- Born: Beatrice Sylvia Vianen 6 November 1935 Paramaribo, Suriname
- Died: 6 January 2019 (aged 83) Paramaribo, Suriname
- Occupations: Writer, poet
- Notable work: Sarnami, Hai (1969) Strafhok (1971)

= Bea Vianen =

Surinamese writer and poet (1935–2019)

Beatrice Sylvia Vianen (6 November 1935 in Paramaribo – 6 January 2019) was a Surinamese writer and poet who went by the name Bea Vianen. Bea Vianen was the first Surinamese woman who had a book published by a Dutch publishing house (Querido).

== Biography ==
Bea Vianen was of both African and Indian ancestry. At the age of eight, her mother died of tuberculosis, and she was put in a Catholic foster home. Vianen went to the Netherlands in 1957 for her Bachelor of Education.
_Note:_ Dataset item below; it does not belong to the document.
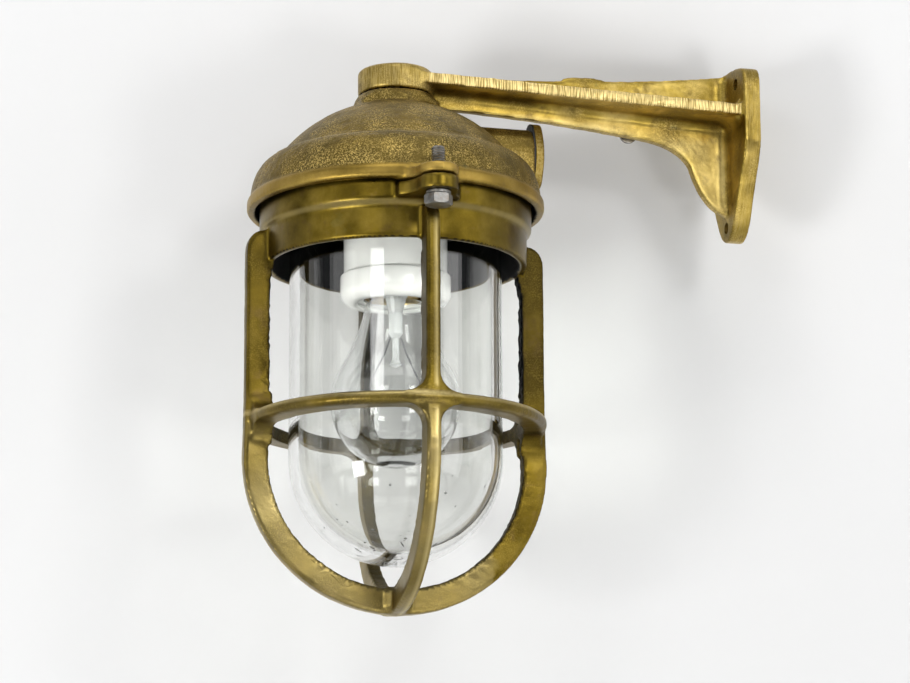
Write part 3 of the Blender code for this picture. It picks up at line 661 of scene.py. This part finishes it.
flange_plate = slab(gland_oval(), 4.0, ALONG_X, (FLANGE_FACE + 2, 0, GLAND_HEIGHT))
front_edges = [e for e in flange_plate.edges if all(v.co.x > FLANGE_FRONT - 0.1 for v in e.verts)]
bmesh.ops.bevel(flange_plate, geom=front_edges, offset=0.9, segments=3, affect="EDGES", profile=0.5,
                material=-1)
gland_cores = [bore(4.9, FLANGE_FACE - 3, FLANGE_FRONT + 3, turn=ALONG_X)]
gland_cores += [spun([(0, 1), (3.4, 1), (3.4, -0.1), (1.8, -1.8), (1.8, -15), (0, -15)], 32)
                for _ in range(2)]
bmesh.ops.translate(gland_cores[0], verts=gland_cores[0].verts, vec=(0, 0, GLAND_HEIGHT))
for core, side in zip(gland_cores[1:], (1, -1)):
    bmesh.ops.transform(core, verts=core.verts, matrix=Matrix.Translation(
        (FLANGE_FRONT, 0, GLAND_HEIGHT + side * GLAND_SCREW)) @ ALONG_X.to_4x4())
gland_flange = drilled(mesh_of(flange_plate, "gland_flange_plate"), gland_cores)
for layer in ("sandy", "ground"):
    paint(gland_flange, layer, np.full(len(gland_flange.vertices), 0.15))
show("gland_flange_plate", gland_flange, dome_brass, "lamp_body", "cast_brass", "gland_flange", sharp=35)
for end, side in (("upper", 1), ("lower", -1)):
    head = spun([(0, -0.1), (2.9, -0.1), (3.0, -0.3), (1.5, -1.85), (1.5, -14.5), (0, -14.5)], 32)
    bmesh.ops.transform(head, verts=head.verts, matrix=Matrix.Translation(
        (FLANGE_FRONT, 0, GLAND_HEIGHT + side * GLAND_SCREW)) @ ALONG_X.to_4x4())
    cutter = driver_slot(FLANGE_FRONT, 0, GLAND_HEIGHT + side * GLAND_SCREW, 1.6, 8, 0.8,
                         Matrix.Rotation(math.radians(25 * side), 3, "X"))
    screw = drilled(mesh_of(head, "screw"), [cutter])
    show(f"gland_screw_{end}_slotted", screw, steel, "lamp_body", "zinc_steel", f"gland_screw_{end}",
         sharp=30)


def aged_rubber(name):
    coat, nodes, links = new_coat(name)
    shader = nodes["Principled BSDF"]
    cloud = speckle(nodes, links, 300, 4)
    links.new(ramp(nodes, links, cloud, (0.35, (0.010, 0.010, 0.010)), (0.7, (0.035, 0.033, 0.030))),
              shader.inputs["Base Color"])
    links.new(ramp(nodes, links, cloud, (0.3, 0.55), (0.7, 0.8)), shader.inputs["Roughness"])
    bump = nodes.new("ShaderNodeBump")
    bump.inputs["Strength"].default_value = 0.3
    bump.inputs["Distance"].default_value = 0.0003
    links.new(speckle(nodes, links, 900, 3), bump.inputs["Height"])
    links.new(bump.outputs[0], shader.inputs["Normal"])
    return coat


rubber = aged_rubber("aged_rubber")
recoat(rubber, "gland_gasket", "gland_seal")


# Lampholder: two pieces of white glazed porcelain screwed together, with a rolled brass shell inside for
# the bulb's thread. It hangs from a steel bar across the cap, under two screws up into the posts.


def glazed_porcelain(name):
    coat, nodes, links = new_coat(name)
    shader = nodes["Principled BSDF"]
    grime = ramp(nodes, links, speckle(nodes, links, 55, 4), (0.45, 0.0), (0.8, 0.35))
    links.new(blend_of(nodes, links, grime, (0.88, 0.88, 0.86), (0.62, 0.60, 0.56)),
              shader.inputs["Base Color"])
    shader.inputs["Roughness"].default_value = 0.16
    shader.inputs["Coat Weight"].default_value = 0.4
    shader.inputs["Coat Roughness"].default_value = 0.05
    bump = nodes.new("ShaderNodeBump")
    bump.inputs["Strength"].default_value = 0.06
    bump.inputs["Distance"].default_value = 0.0004
    links.new(speckle(nodes, links, 130, 2), bump.inputs["Height"])
    links.new(bump.outputs[0], shader.inputs["Normal"])
    return coat


porcelain = glazed_porcelain("glazed_porcelain")
holder = spun(
    [(0, 75.7), (17.4, 75.7)] + arc((17.4, 74.1), (1.6, 1.6), 90, 0, 4)
    + [(20.3, 73.4), (20.8, 70), (21.2, 66.4)]
    + bend((21.2, 66.4), (22, 64.6), (23.2, 63.2), 4)[1:] + arc((22.6, 61.6), (1.4, 1.4), 50, 0, 3)
    + [(24, 31.2), (23.4, 30.6), (21.6, 30.6), (21.6, 19), (14.8, 19), (14.8, 50.6), (0, 50.6)], 96)
holder_cores = [bore(1.8, 45, 80, y=side * 8) for side in (-1, 1)]
body = drilled(mesh_of(holder, "lampholder_upper"), holder_cores)
show("lampholder_upper", body, porcelain, "lamp_body", "porcelain", "lampholder_body")
skirt = spun(
    [(22, 30.3), (24.4, 30.3)] + arc((24.4, 29.1), (1.2, 1.2), 90, 0, 4) + [(25.6, 22)]
    + arc((20.6, 22), (5, 5), 0, -84, 10) + [(18.6, 17), (17.5, 17.5), (17.5, 18.6), (22, 18.6)], 96)
show("lampholder_skirt", mesh_of(skirt, "lampholder_skirt"), porcelain, "lamp_body", "porcelain",
     "lampholder_ring")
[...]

Vianen wrote mainly in Dutch, but occasionally in Sranan Tongo, and her writing contained many autobiographical elements. Her first novel was Sarnami, Hai or "Surinam I am" in 1969, a coming of age story of a young East Indian girl in a country torn apart by religious and ethnic differences, and a colonial past. It's a bleak story set in a world without love, but also about a young woman who persists in life. It was translated into English and released in 2024 under the title 'My Name is Sita'

Vianen also wrote poetry, which has been collected in Liggend stilstaan bij blijvende monumenten (1975). In 1978, she started to work for Avenue for whom she travelled to places like Peru, Colombia and Ecuador. The journeys resulted in many poems, and many personal dramas.

Vianen was an admirer of the Trinidadian novelist V. S. Naipaul. Vianen died in Paramaribo on 6 January 2019 at the age of 83.